The next phase should expand horizontally across similar plants or vertically into adjacent workflows such as quality, inventory, or schedule adherence. This staged approach supports enterprise AI scalability because it builds reusable semantic models, integration patterns, and governance controls. It also reduces the risk of launching a broad platform that lacks operational credibility at the plant level.
Success metrics should include more than dashboard usage. Manufacturers should measure time to detect issues, time to escalate, time to resolve, forecast accuracy, reduction in manual reporting effort, and the financial impact of avoided downtime, scrap, or service failures. These metrics create a stronger business case than generic AI adoption indicators.

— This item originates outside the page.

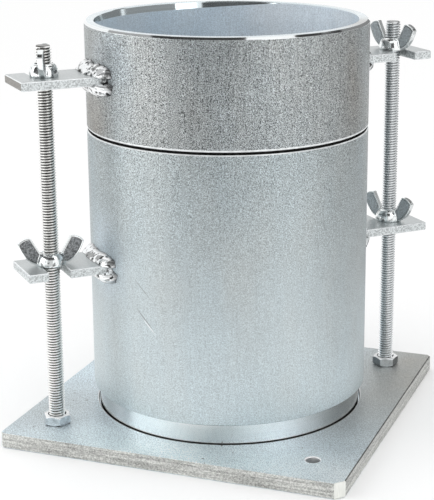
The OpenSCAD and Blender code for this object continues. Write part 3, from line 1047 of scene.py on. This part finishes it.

What mature manufacturing AI reporting looks like
In a mature state, manufacturing AI reporting becomes an operational intelligence layer across the enterprise. Plant teams receive timely, contextual alerts tied to action workflows. Executives see cross-site performance with forecasted business impact rather than isolated KPIs. ERP transactions, plant events, and AI analytics operate in a coordinated model. Governance is embedded, not added later. And AI agents support reporting and coordination without undermining process control.
This is not a vision of fully autonomous manufacturing. It is a more practical outcome: a reporting and decision environment where data latency is reduced, operational context is preserved, and management attention is directed to the issues that matter most. For enterprises managing multiple plants, product lines, and service commitments, that shift can materially improve both plant performance and executive oversight.